Copy every line of the data exactly, leaving nothing out.
-------- MATERIAL PROVIDED --------
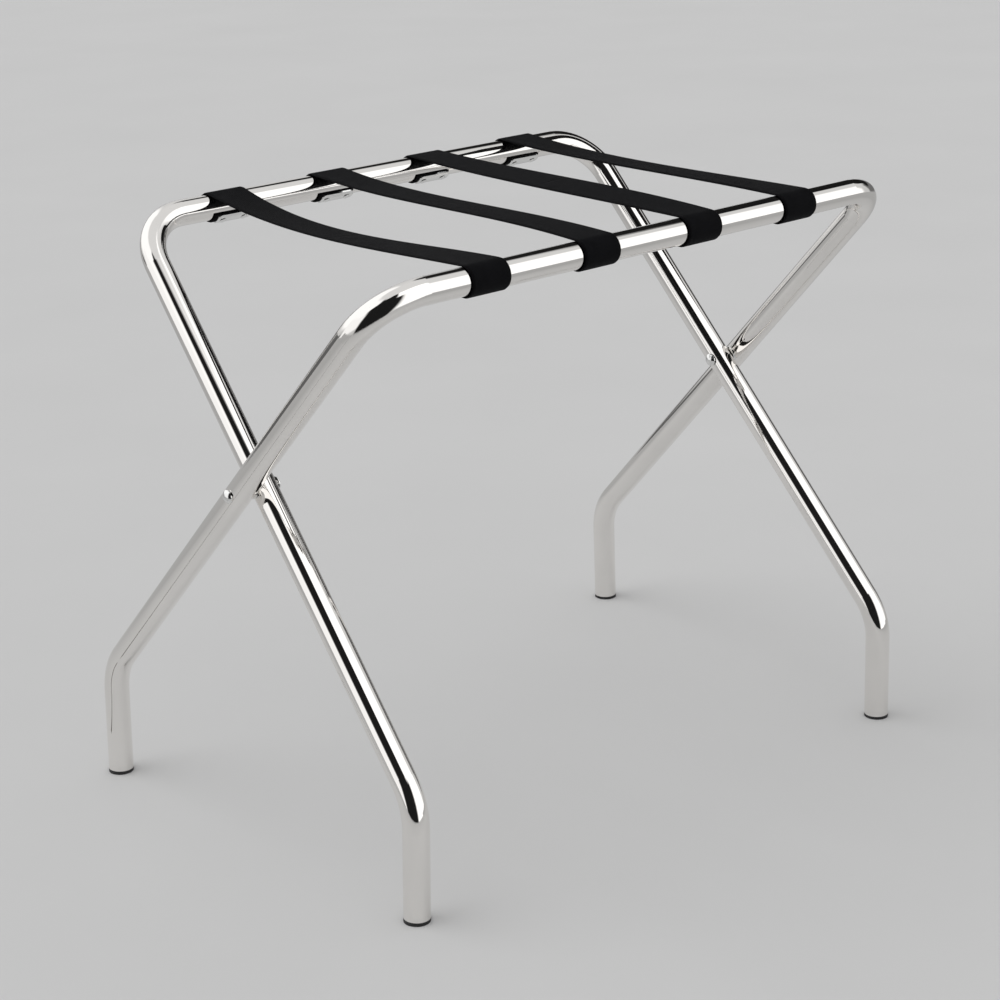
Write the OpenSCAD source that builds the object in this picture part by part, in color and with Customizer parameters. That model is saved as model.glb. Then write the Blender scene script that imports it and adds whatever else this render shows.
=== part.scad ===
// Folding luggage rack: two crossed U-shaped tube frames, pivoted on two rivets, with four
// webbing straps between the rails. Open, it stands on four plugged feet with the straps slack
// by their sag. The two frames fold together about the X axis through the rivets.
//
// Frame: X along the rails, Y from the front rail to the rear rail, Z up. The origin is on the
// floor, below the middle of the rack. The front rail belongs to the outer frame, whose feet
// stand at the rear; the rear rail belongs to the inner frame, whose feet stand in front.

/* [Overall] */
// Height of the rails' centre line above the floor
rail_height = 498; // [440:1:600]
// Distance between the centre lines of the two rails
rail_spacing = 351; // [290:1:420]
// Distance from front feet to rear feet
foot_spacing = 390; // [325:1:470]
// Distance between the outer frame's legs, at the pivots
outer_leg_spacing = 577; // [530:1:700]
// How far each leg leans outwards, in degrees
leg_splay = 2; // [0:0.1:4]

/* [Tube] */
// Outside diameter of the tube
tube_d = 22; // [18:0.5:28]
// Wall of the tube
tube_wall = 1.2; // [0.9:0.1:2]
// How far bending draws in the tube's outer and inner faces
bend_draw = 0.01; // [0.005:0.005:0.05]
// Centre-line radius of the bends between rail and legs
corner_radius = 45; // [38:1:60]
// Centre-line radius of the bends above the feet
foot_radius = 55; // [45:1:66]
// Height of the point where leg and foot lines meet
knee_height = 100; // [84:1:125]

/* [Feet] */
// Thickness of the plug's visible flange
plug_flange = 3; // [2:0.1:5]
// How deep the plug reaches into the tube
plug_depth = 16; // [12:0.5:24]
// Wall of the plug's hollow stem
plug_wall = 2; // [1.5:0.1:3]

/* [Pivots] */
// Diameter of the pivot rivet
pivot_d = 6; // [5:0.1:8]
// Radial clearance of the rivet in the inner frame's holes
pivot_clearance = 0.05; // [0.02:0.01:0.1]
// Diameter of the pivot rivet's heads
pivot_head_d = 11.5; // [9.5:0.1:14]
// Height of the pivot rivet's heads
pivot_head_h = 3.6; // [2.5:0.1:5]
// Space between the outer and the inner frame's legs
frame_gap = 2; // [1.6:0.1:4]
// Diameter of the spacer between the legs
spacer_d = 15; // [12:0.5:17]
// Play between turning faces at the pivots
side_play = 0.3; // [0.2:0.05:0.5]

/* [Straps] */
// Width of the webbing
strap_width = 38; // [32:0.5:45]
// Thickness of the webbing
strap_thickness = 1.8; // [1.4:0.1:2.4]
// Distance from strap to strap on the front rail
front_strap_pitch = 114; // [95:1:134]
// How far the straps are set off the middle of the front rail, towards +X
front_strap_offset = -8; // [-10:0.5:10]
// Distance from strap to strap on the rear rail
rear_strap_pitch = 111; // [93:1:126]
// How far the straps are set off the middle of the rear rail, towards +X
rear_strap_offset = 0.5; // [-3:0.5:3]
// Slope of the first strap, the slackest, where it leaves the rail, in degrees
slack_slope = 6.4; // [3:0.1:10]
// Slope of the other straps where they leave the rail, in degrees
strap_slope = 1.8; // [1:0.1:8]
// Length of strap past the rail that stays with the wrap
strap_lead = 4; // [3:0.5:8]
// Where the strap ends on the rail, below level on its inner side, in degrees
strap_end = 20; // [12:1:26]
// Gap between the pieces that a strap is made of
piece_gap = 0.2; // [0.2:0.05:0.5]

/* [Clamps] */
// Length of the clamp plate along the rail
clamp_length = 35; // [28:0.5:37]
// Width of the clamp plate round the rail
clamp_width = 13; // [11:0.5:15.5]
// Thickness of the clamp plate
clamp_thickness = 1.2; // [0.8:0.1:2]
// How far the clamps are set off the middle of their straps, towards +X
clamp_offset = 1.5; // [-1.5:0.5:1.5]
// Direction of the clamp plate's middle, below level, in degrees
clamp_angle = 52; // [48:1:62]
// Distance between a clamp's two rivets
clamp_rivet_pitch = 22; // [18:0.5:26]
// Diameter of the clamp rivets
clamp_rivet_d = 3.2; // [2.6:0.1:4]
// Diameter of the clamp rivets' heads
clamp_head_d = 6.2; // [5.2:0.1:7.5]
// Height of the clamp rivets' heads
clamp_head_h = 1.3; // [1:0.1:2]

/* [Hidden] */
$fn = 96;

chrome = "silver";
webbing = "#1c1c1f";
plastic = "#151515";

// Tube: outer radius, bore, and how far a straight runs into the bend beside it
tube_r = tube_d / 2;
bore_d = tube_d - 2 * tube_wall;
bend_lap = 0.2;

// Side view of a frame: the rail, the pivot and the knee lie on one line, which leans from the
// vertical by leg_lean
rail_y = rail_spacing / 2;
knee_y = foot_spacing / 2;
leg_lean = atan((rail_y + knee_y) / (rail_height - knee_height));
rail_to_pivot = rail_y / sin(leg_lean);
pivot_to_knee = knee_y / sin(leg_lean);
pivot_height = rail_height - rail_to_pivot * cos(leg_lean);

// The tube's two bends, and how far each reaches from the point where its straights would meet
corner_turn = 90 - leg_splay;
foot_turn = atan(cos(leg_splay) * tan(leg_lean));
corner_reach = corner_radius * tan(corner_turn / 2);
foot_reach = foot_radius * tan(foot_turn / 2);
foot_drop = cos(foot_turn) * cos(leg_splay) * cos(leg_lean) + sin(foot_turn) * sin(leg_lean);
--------
§ **WRITTEN ANSWER**
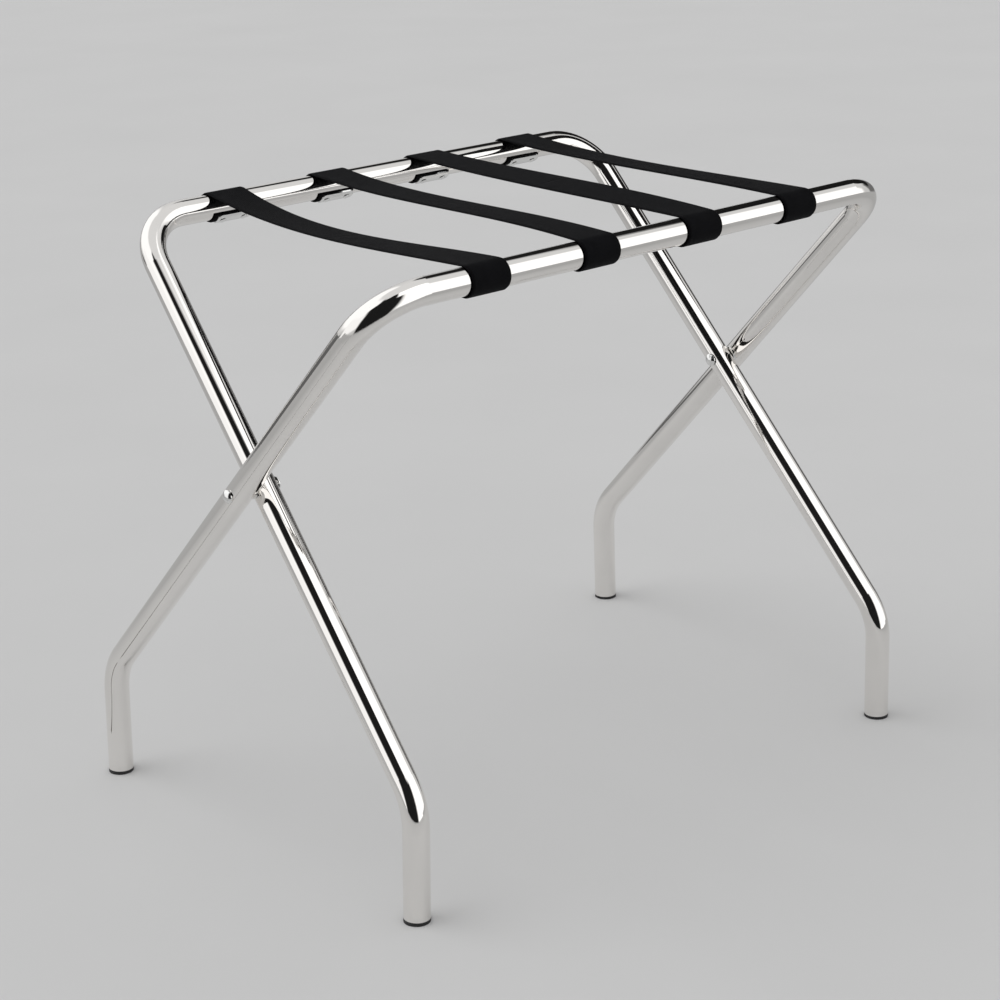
Write the OpenSCAD source that builds the object in this picture part by part, in color and with Customizer parameters. That model is saved as model.glb. Then write the Blender scene script that imports it and adds whatever else this render shows.
=== part.scad ===
// Folding luggage rack: two crossed U-shaped tube frames, pivoted on two rivets, with four
// webbing straps between the rails. Open, it stands on four plugged feet with the straps slack
// by their sag. The two frames fold together about the X axis through the rivets.
//
// Frame: X along the rails, Y from the front rail to the rear rail, Z up. The origin is on the
// floor, below the middle of the rack. The front rail belongs to the outer frame, whose feet
// stand at the rear; the rear rail belongs to the inner frame, whose feet stand in front.

/* [Overall] */
// Height of the rails' centre line above the floor
rail_height = 498; // [440:1:600]
// Distance between the centre lines of the two rails
rail_spacing = 351; // [290:1:420]
// Distance from front feet to rear feet
foot_spacing = 390; // [325:1:470]
// Distance between the outer frame's legs, at the pivots
outer_leg_spacing = 577; // [530:1:700]
// How far each leg leans outwards, in degrees
leg_splay = 2; // [0:0.1:4]

/* [Tube] */
// Outside diameter of the tube
tube_d = 22; // [18:0.5:28]
// Wall of the tube
tube_wall = 1.2; // [0.9:0.1:2]
// How far bending draws in the tube's outer and inner faces
bend_draw = 0.01; // [0.005:0.005:0.05]
// Centre-line radius of the bends between rail and legs
corner_radius = 45; // [38:1:60]
// Centre-line radius of the bends above the feet
foot_radius = 55; // [45:1:66]
// Height of the point where leg and foot lines meet
knee_height = 100; // [84:1:125]

/* [Feet] */
// Thickness of the plug's visible flange
plug_flange = 3; // [2:0.1:5]
// How deep the plug reaches into the tube
plug_depth = 16; // [12:0.5:24]
// Wall of the plug's hollow stem
plug_wall = 2; // [1.5:0.1:3]

/* [Pivots] */
// Diameter of the pivot rivet
pivot_d = 6; // [5:0.1:8]
// Radial clearance of the rivet in the inner frame's holes
pivot_clearance = 0.05; // [0.02:0.01:0.1]
// Diameter of the pivot rivet's heads
pivot_head_d = 11.5; // [9.5:0.1:14]
// Height of the pivot rivet's heads
pivot_head_h = 3.6; // [2.5:0.1:5]
// Space between the outer and the inner frame's legs
frame_gap = 2; // [1.6:0.1:4]
// Diameter of the spacer between the legs
spacer_d = 15; // [12:0.5:17]
// Play between turning faces at the pivots
side_play = 0.3; // [0.2:0.05:0.5]

/* [Straps] */
// Width of the webbing
strap_width = 38; // [32:0.5:45]
// Thickness of the webbing
strap_thickness = 1.8; // [1.4:0.1:2.4]
// Distance from strap to strap on the front rail
front_strap_pitch = 114; // [95:1:134]
// How far the straps are set off the middle of the front rail, towards +X
front_strap_offset = -8; // [-10:0.5:10]
// Distance from strap to strap on the rear rail
rear_strap_pitch = 111; // [93:1:126]
// How far the straps are set off the middle of the rear rail, towards +X
rear_strap_offset = 0.5; // [-3:0.5:3]
// Slope of the first strap, the slackest, where it leaves the rail, in degrees
slack_slope = 6.4; // [3:0.1:10]
// Slope of the other straps where they leave the rail, in degrees
strap_slope = 1.8; // [1:0.1:8]
// Length of strap past the rail that stays with the wrap
strap_lead = 4; // [3:0.5:8]
// Where the strap ends on the rail, below level on its inner side, in degrees
strap_end = 20; // [12:1:26]
// Gap between the pieces that a strap is made of
piece_gap = 0.2; // [0.2:0.05:0.5]

/* [Clamps] */
// Length of the clamp plate along the rail
clamp_length = 35; // [28:0.5:37]
// Width of the clamp plate round the rail
clamp_width = 13; // [11:0.5:15.5]
// Thickness of the clamp plate
clamp_thickness = 1.2; // [0.8:0.1:2]
// How far the clamps are set off the middle of their straps, towards +X
clamp_offset = 1.5; // [-1.5:0.5:1.5]
// Direction of the clamp plate's middle, below level, in degrees
clamp_angle = 52; // [48:1:62]
// Distance between a clamp's two rivets
clamp_rivet_pitch = 22; // [18:0.5:26]
// Diameter of the clamp rivets
clamp_rivet_d = 3.2; // [2.6:0.1:4]
// Diameter of the clamp rivets' heads
clamp_head_d = 6.2; // [5.2:0.1:7.5]
// Height of the clamp rivets' heads
clamp_head_h = 1.3; // [1:0.1:2]

/* [Hidden] */
$fn = 96;

chrome = "silver";
webbing = "#1c1c1f";
plastic = "#151515";

// Tube: outer radius, bore, and how far a straight runs into the bend beside it
tube_r = tube_d / 2;
bore_d = tube_d - 2 * tube_wall;
bend_lap = 0.2;

// Side view of a frame: the rail, the pivot and the knee lie on one line, which leans from the
// vertical by leg_lean
rail_y = rail_spacing / 2;
knee_y = foot_spacing / 2;
leg_lean = atan((rail_y + knee_y) / (rail_height - knee_height));
rail_to_pivot = rail_y / sin(leg_lean);
pivot_to_knee = knee_y / sin(leg_lean);
pivot_height = rail_height - rail_to_pivot * cos(leg_lean);

// The tube's two bends, and how far each reaches from the point where its straights would meet
corner_turn = 90 - leg_splay;
foot_turn = atan(cos(leg_splay) * tan(leg_lean));
corner_reach = corner_radius * tan(corner_turn / 2);
foot_reach = foot_radius * tan(foot_turn / 2);
foot_drop = cos(foot_turn) * cos(leg_splay) * cos(leg_lean) + sin(foot_turn) * sin(leg_lean);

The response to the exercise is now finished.